Although DNA testing may play a part in life insurance underwriting soon, insurers have so far relied on tables of past mortality statistics to control the risk they accept.

Making DNA testing a part of underwriting would create a whole web of moral problems. High-risk groups already pay a higher premium for their life and health cover under the existing system. Some fear genetic testing would take this a huge step forward, allowing insurers to refuse applications from anyone whose DNA suggests they are at high risk of serious disease.

In any event, there are limits to what DNA sampling alone could tell insurers - no matter how sophisticated the technology may become.

Paul Greenwood, research actuary at William M Mercer, says: "You'd still have some statistical averages coming into it. What you don't know, looking two or three years ahead, is how harsh the winter is going to be, which still seems to have an effect [on mortality]. You also don't know whether the long-term improvement in mortality is going to speed up or slow down."

Nigel Masters, a partner at Coopers & Lybrand, sounds a similar note of caution.

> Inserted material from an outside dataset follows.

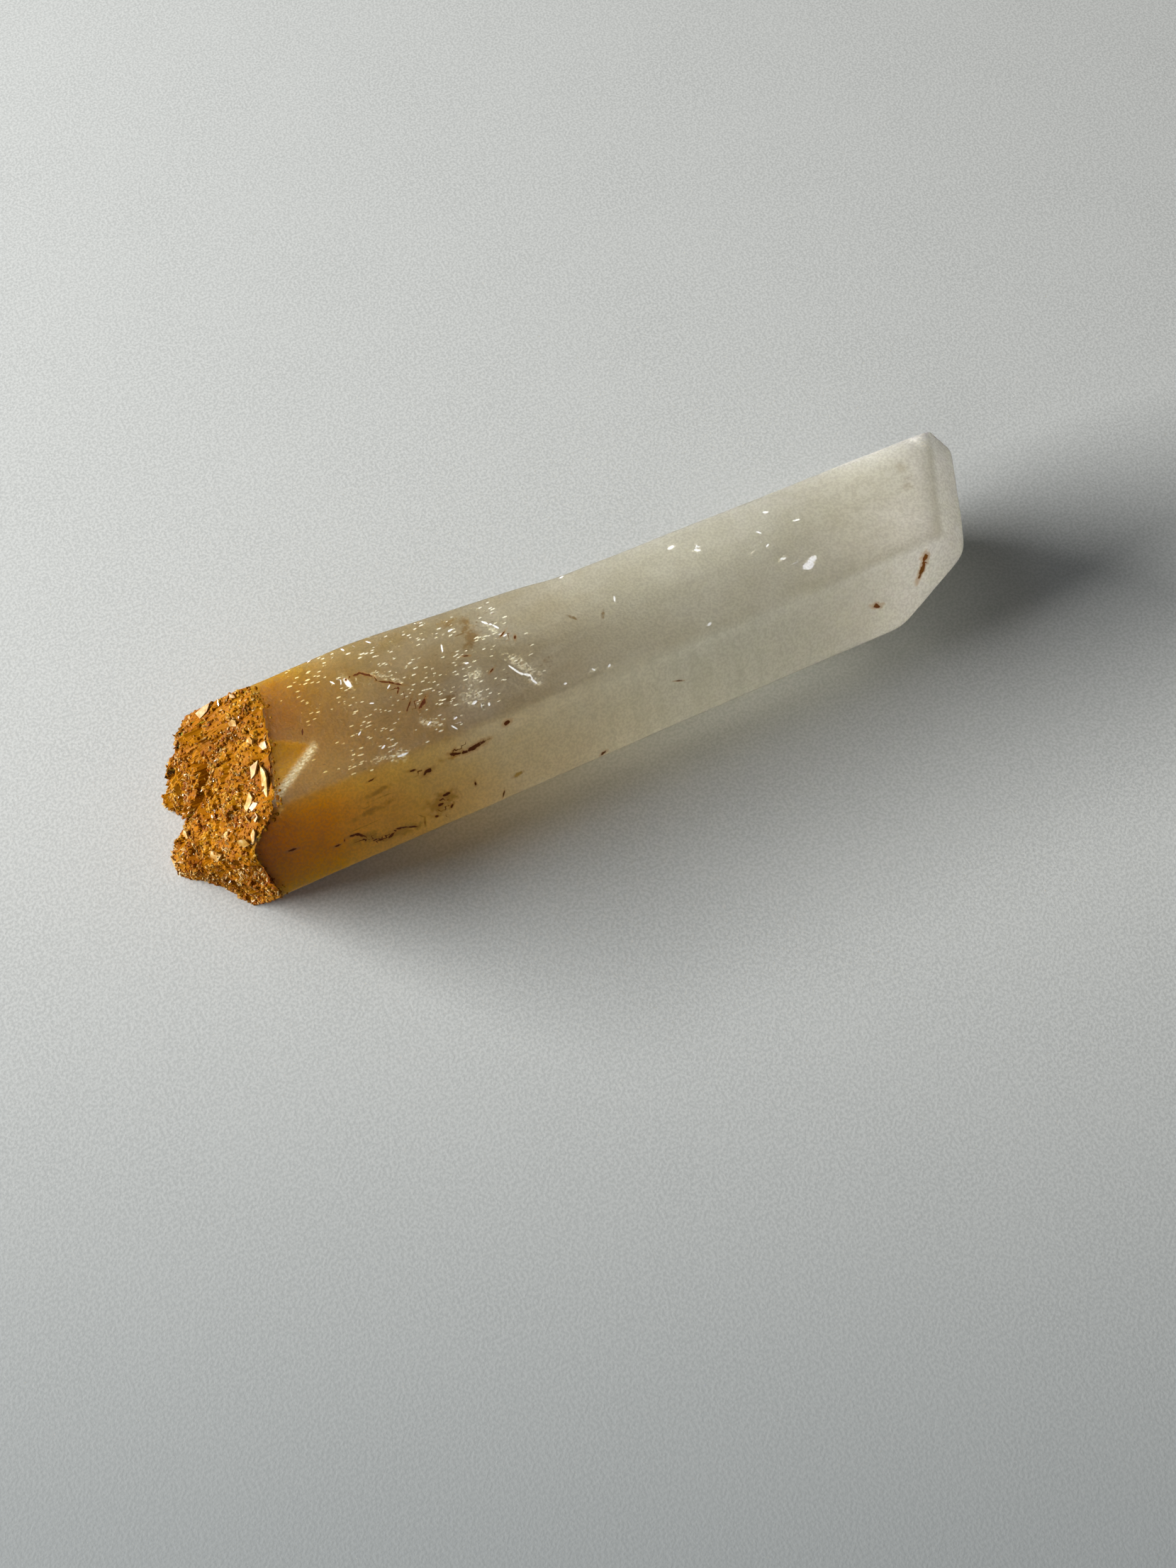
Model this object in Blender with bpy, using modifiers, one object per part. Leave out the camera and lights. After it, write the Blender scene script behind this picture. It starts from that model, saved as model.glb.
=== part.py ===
# A natural quartz point lying on one of its prism faces: a six-sided prism with an
# undercut, chisel-like tip, a parallel growth ledge on its far side, and a crumbly
# broken base stained orange by halloysite.
import math

import bmesh
import bpy
from mathutils import Matrix, Vector, noise

# Driving dimensions, in metres. X runs from the broken base to the tip, Z is up,
# and the drawing's X = 0 is a section near the middle of the crystal.
MM = 0.001
HEIGHT = 10.5 * MM  # from the resting face to the top face at X = 0
NEAR_RIDGE_Y = -3.85 * MM  # edge between the top face and the near upper face
FAR_EDGE_Y = 5.5 * MM  # edge between the top face and the far upper face
NEAR_FOOT_Y = -4.55 * MM  # edge between the resting face and the near lower face
FAR_FOOT_Y = 5.6 * MM  # edge between the resting face and the far lower face
BLANK_X = (-40.0 * MM, 45.0 * MM)  # the uncut bar that the faces are cut from
BLANK_HALF = 20.0 * MM
EDGE_WEAR = 0.22 * MM  # width of the rubbed edges
MIDDLE = (2.54 * MM, 0.93 * MM)  # the drawing point that lies above the origin

PRISM = 60.0  # degrees between neighbouring prism faces
SHOULDER_STEP = 0.15 * MM  # how far the growth ledge's other faces lie inside

GRID_STEP = 0.27 * MM  # spacing of the break surface's points
BREAK_Y = (-9.5 * MM, 12.0 * MM)
BREAK_Z = (-1.5 * MM, 12.5 * MM)
BREAK_FOOT_X = -31.0 * MM  # where the break meets the resting face
BREAK_SLOPE = 4.2 * MM  # even backward slope from the foot to the rim
BREAK_ROLL = 3.6 * MM  # extra rounding just under the rim
LUMP = 0.55 * MM  # height of the break's lumps
GRAIN = 0.30 * MM  # height of the small grains on them


def wipe():
    for old in list(bpy.data.objects):
        bpy.data.objects.remove(old, do_unlink=True)


def collection(name):
    made = bpy.data.collections.new(name)
    bpy.context.scene.collection.children.link(made)
    return made


def add_object(mesh_bm, name, home, parent):
    """Turns a bmesh into an object of a collection, under the crystal's empty."""
    bmesh.ops.recalc_face_normals(mesh_bm, faces=mesh_bm.faces)
    mesh = bpy.data.meshes.new(name)
    mesh_bm.to_mesh(mesh)
    mesh_bm.free()
    made = bpy.data.objects.new(name, mesh)
    home.objects.link(made)
    made.parent = parent
    return made


def prism_face(angle, taper, point):
    """A face along the crystal: its normal is turned by angle from +Z towards +Y,
    and tilted by taper towards the tip."""
    turn = math.radians(angle)
    lean = math.radians(taper)
    normal = Vector(
        (math.sin(lean), math.cos(lean) * math.sin(turn), math.cos(lean) * math.cos(turn))
    )
    return Vector(point), normal


def main_faces():
    """The six prism faces, then the five faces that end the tip."""
    return [
        prism_face(0 * PRISM, 0.3, (0, 0, HEIGHT)),
        prism_face(-1 * PRISM, 0.7, (0, NEAR_RIDGE_Y, HEIGHT)),
        prism_face(-2 * PRISM, 0.6, (0, NEAR_FOOT_Y, 0)),
        prism_face(3 * PRISM, 0.0, (0, 0, 0)),
        prism_face(2 * PRISM, 0.4, (0, FAR_FOOT_Y, 0)),
        prism_face(1 * PRISM, 0.0, (0, FAR_EDGE_Y, HEIGHT)),
        # worn strip between the top face and the undercut tip
        (Vector((32.0 * MM, -0.5 * MM, 10.33 * MM)), Vector((0.606, -0.214, 0.766))),
        # large undercut face, which makes the tip a chisel
        (Vector((35.9 * MM, 1.8 * MM, 7.85 * MM)), Vector((0.70, -0.29, -0.65))),
        # undercut face on the near side
        (Vector((29.2 * MM, -6.0 * MM, 6.0 * MM)), Vector((0.488, -0.756, -0.436))),
        # undercut face on the far side
        (Vector((34.0 * MM, 8.1 * MM, 5.5 * MM)), Vector((0.62, 0.68, -0.39))),
        # rubbed far corner
        (Vector((36.9 * MM, 4.9 * MM, 8.0 * MM)), Vector((0.80, 0.55, 0.24))),
    ]


def shoulder_faces():
    """The growth ledge on the far side of the base: the same prism, set in by a step
    on every face but the far ones, which stand out and run down towards the middle."""
    top = HEIGHT - SHOULDER_STEP
    ledge_y = 6.95 * MM
    return [
        prism_face(0 * PRISM, 0.3, (0, 0, top)),
        prism_face(-1 * PRISM, 0.7, (0, NEAR_RIDGE_Y + SHOULDER_STEP, top)),
        prism_face(-2 * PRISM, 0.6, (0, NEAR_FOOT_Y + SHOULDER_STEP, SHOULDER_STEP)),
        prism_face(3 * PRISM, 0.0, (0, 0, SHOULDER_STEP)),
        prism_face(2 * PRISM, 1.5, (0, FAR_FOOT_Y, SHOULDER_STEP)),
        prism_face(1 * PRISM, -2.0, (-13.3 * MM, ledge_y, top)),
        prism_face(1 * PRISM, 7.8, (-13.0 * MM, ledge_y, top)),
        (Vector((-4.0 * MM, 0, 0)), Vector((1.0, 0.25, 0.1))),
    ]


def cut_crystal(faces):
    """A bar cut by one plane for each crystal face."""
    made = bmesh.new()
    bmesh.ops.create_cube(made, size=1.0)
    long = BLANK_X[1] - BLANK_X[0]
    bmesh.ops.scale(made, vec=(long, 2 * BLANK_HALF, 2 * BLANK_HALF), verts=made.verts)
    bmesh.ops.translate(made, vec=((BLANK_X[0] + BLANK_X[1]) / 2, 0, 0), verts=made.verts)
    for point, normal in faces:
        everything = made.verts[:] + made.edges[:] + made.faces[:]
        cut = bmesh.ops.bisect_plane(
            made, geom=everything, plane_co=point, plane_no=normal, clear_outer=True
        )
        rim = [piece for piece in cut["geom_cut"] if isinstance(piece, bmesh.types.BMEdge)]
        bmesh.ops.edgeloop_fill(made, edges=rim)
    return made


def bump(distance_y, distance_z, width_y, width_z):
    """A smooth hill that is 1 at its middle and fades over its widths."""
    return math.exp(-((distance_y / width_y) ** 2) - (distance_z / width_z) ** 2)


def break_x(y, z):
    """X of the broken base at a height z and a place y across the crystal: a face that
    slopes back from the foot and rolls over at the rim, drawn back along the near foot
    and the far side, with two lobes and the notch between them, and lumps on it all."""
    up = min(max(z / HEIGHT, 0.0), 1.15)
    x = BREAK_FOOT_X + BREAK_SLOPE * up + BREAK_ROLL * up**5
    near_foot = -y - 0.577 * z
    x += 0.85 * max(near_foot - 0.3 * MM, 0.0)
    x += 0.5 * max(y - 6.5 * MM, 0.0)
    x -= 1.3 * MM * bump(y - 0.4 * MM, z - 1.6 * MM, 2.0 * MM, 3.0 * MM)
    x -= 1.0 * MM * bump(y - 6.4 * MM, z - 7.8 * MM, 2.4 * MM, 2.2 * MM)
    x += 1.5 * MM * bump(y - 4.0 * MM, z - 0.6 * MM, 1.3 * MM, 2.4 * MM)
    cells = noise.voronoi(Vector((3.1, y / (1.9 * MM), z / (1.9 * MM))))
    x += LUMP * (2.2 * (cells[0][0] - 0.3))
    grains = noise.voronoi(Vector((7.7, y / (0.75 * MM), z / (0.75 * MM))))
    x += GRAIN * noise.cell(Vector(grains[1][0]) * 5.3)
    return x


def cut_break():
    """The block that takes the base away: a grid bent to the break surface and drawn
    out past the end of the bar."""
    across = round((BREAK_Y[1] - BREAK_Y[0]) / GRID_STEP)
    high = round((BREAK_Z[1] - BREAK_Z[0]) / GRID_STEP)
    made = bmesh.new()
    bmesh.ops.create_grid(made, x_segments=across, y_segments=high, size=0.5)
    for vert in made.verts:
        y = BREAK_Y[0] + (vert.co.x + 0.5) * (BREAK_Y[1] - BREAK_Y[0])
        z = BREAK_Z[0] + (vert.co.y + 0.5) * (BREAK_Z[1] - BREAK_Z[0])
        vert.co = Vector((break_x(y, z), y, z))
    drawn = bmesh.ops.extrude_face_region(made, geom=made.faces[:])
    for piece in drawn["geom"]:
        if isinstance(piece, bmesh.types.BMVert):
            piece.co.x = BLANK_X[0] - 5.0 * MM
    return made


def cut_chip():
    """The smooth shell-shaped chip in the top face, where the rim meets the ridge."""
    made = bmesh.new()
    bmesh.ops.create_uvsphere(made, u_segments=40, v_segments=24, radius=1.0)
    bmesh.ops.scale(made, vec=(4.9 * MM, 3.3 * MM, 2.6 * MM), verts=made.verts)
    turn = Matrix.Rotation(math.radians(28), 3, "Z")
    bmesh.ops.rotate(made, cent=(0, 0, 0), matrix=turn, verts=made.verts)
    middle = (-23.6 * MM, -0.9 * MM, HEIGHT + 1.75 * MM)
    bmesh.ops.translate(made, vec=middle, verts=made.verts)
    return made


def cut_pits():
    """Shallow angular pits in the top face and the near upper face, one squat
    twenty-sided lump for each: x, y, z, half length, and turn in degrees."""
    pits = [
        (33.0, 4.1, 10.46, 0.55, 20),
        (8.5, -0.6, 10.62, 0.55, 70),
        (24.0, -2.9, 10.56, 0.70, -15),
        (-9.6, 2.4, 10.70, 0.65, 35),
        (-5.2, -5.1, 8.52, 0.55, 5),
        (15.0, -7.25, 4.80, 0.60, 50),
    ]
    made = bmesh.new()
    for x, y, z, half, turn in pits:
        lump = bmesh.ops.create_icosphere(made, subdivisions=1, radius=half * MM)["verts"]
        bmesh.ops.scale(made, vec=(1.3, 0.8, 0.7), verts=lump)
        spin = Matrix.Rotation(math.radians(turn), 3, "Z")
        bmesh.ops.rotate(made, cent=(0, 0, 0), matrix=spin, verts=lump)
        bmesh.ops.translate(made, vec=(x * MM, y * MM, z * MM), verts=lump)
    return made


def wear(target):
    """Rubs the edges of a cut crystal."""
    rubbed = target.modifiers.new("worn edges", "BEVEL")
    rubbed.width = EDGE_WEAR
    rubbed.segments = 2
    rubbed.limit_method = "ANGLE"
    rubbed.angle_limit = math.radians(12)


def combine(target, other, how):
    """Adds or cuts away another object with an exact Boolean."""
    step = target.modifiers.new(other.name, "BOOLEAN")
    step.operation = how
    step.solver = "EXACT"
    step.object = other


def milky_quartz():
    """Milky quartz, warm white, with a frosted skin."""
    made = bpy.data.materials.new("milky_quartz")
    made.use_nodes = True
    skin = made.node_tree.nodes["Principled BSDF"]
    skin.inputs["Base Color"].default_value = (0.50, 0.44, 0.32, 1.0)
    skin.inputs["Roughness"].default_value = 0.35
    skin.inputs["Metallic"].default_value = 0.0
    skin.inputs["IOR"].default_value = 1.54
    skin.inputs["Transmission Weight"].default_value = 0.3
    return made


def hide_cutter(cutter):
    cutter.hide_render = True
    cutter.display_type = "WIRE"


wipe()
parts = collection("quartz_point_with_halloysite")
cutters = collection("cutters")

origin = bpy.data.objects.new("crystal_origin", None)
parts.objects.link(origin)
origin.location = (-MIDDLE[0], -MIDDLE[1], 0.0)

crystal = add_object(cut_crystal(main_faces()), "quartz_point", parts, origin)
crystal.data.materials.append(milky_quartz())
wear(crystal)

shoulder = add_object(cut_crystal(shoulder_faces()), "growth_ledge", cutters, origin)
wear(shoulder)
combine(crystal, shoulder, "UNION")

base_break = add_object(cut_break(), "broken_base", cutters, origin)
combine(crystal, base_break, "DIFFERENCE")

chip = add_object(cut_chip(), "shell_chip", cutters, origin)
combine(crystal, chip, "DIFFERENCE")

pits = add_object(cut_pits(), "pits", cutters, origin)
combine(crystal, pits, "DIFFERENCE")

for cutter in (shoulder, base_break, chip, pits):
    hide_cutter(cutter)
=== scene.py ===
import math

import bpy
import numpy as np
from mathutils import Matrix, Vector


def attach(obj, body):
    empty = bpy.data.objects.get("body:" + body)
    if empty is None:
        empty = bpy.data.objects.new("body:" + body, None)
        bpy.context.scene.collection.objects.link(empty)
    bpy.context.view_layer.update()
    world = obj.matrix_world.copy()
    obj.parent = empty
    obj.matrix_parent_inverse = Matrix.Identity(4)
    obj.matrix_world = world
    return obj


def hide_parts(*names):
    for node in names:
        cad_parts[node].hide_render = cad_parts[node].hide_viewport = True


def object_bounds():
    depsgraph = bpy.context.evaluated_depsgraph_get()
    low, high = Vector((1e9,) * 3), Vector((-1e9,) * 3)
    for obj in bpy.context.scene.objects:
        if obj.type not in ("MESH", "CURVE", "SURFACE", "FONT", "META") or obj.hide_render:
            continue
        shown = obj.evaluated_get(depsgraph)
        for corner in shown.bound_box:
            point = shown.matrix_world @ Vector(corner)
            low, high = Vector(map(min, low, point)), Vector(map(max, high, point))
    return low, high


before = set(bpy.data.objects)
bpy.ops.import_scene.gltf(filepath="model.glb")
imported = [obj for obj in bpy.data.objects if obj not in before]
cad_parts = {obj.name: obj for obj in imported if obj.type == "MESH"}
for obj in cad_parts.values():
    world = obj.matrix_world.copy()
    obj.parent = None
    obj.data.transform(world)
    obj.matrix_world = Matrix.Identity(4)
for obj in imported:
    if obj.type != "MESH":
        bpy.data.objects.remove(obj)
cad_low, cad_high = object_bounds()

# The table, the lights and the camera: a pale matt board with a fine paper-like grain, one
# large soft window low on the left with weak light from the room and from a wall, and a camera
# 60 degrees above the table, 26 degrees off the crystal's side.
MM = 0.001
HEADING = math.radians(26)  # turn of the picture's right edge from the crystal's axis
PITCH = math.radians(60)  # how steeply the camera looks down
LENS_VIEW = math.radians(40)  # angle over the picture's long side
SENSOR = 36.0
CAMERA_PLACE = (-39.57, -81.99, 143.89)

picture_right = np.array((math.cos(HEADING), -math.sin(HEADING), 0.0))
picture_away = np.array((math.sin(HEADING), math.cos(HEADING), 0.0))

camera_data = bpy.data.cameras.new("camera")
camera_data.sensor_width = SENSOR
camera_data.lens = SENSOR / 2 / math.tan(LENS_VIEW / 2)
camera_data.clip_start = 0.005
camera = bpy.data.objects.new("camera", camera_data)
camera.location = Vector(CAMERA_PLACE) * MM
camera.rotation_euler = (math.pi / 2 - PITCH, 0.0, -HEADING)
bpy.context.scene.collection.objects.link(camera)
bpy.context.scene.camera = camera
bpy.context.scene.view_settings.view_transform = "Standard"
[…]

He says: "Within the actuarial profession, there's considerable debate over whether DNA testing is going to be of any great use at all."

The closest actuaries can come to forecasting a particular individual's age at death is to calculate the age at which his or her chance of still being alive is 50/50. For a man aged 30, this would be the age at which statistics suggest only half of today's 30-year-old men will still be alive. The first table shows where this age falls for various age groups.

For actuaries, the single biggest determinant of when you are going to die is when your parents died. But this only indicates that you will share some of the same risk factors as your parents. The actual outcome in your own case may be very different.

Mr Masters says: "Your family may have weak hearts but, if you keep fit and don't eat any fatty foods, that may never be a problem for you. If your father died of lung cancer, but you don't smoke, you're probably OK."

All actuaries like him can do is took at large groups of roughly comparable people and say what the average age of death for that group might be. Any real death in the group may fall 30 years or more after the average. But the fact that people your age can, on average, hope for another 40 years will not help you if you fall under a bus tomorrow.

The good news is that, the longer you live, the longer you can expect to go on living. For example, figures from the Government Actuary show that a man of 40 can expect to live for another 35.96 years. Assuming he survives to 45, he can then look forward to another 31.31 years.

In other words, he has lived for a full five years, but reduced his future life expectancy by only 4.65 years - a "profit" of 128 days. This effect continues throughout life. Even the average 105-year-old, simply by virtue of having made it that far, can expect to enjoy two more birthdays.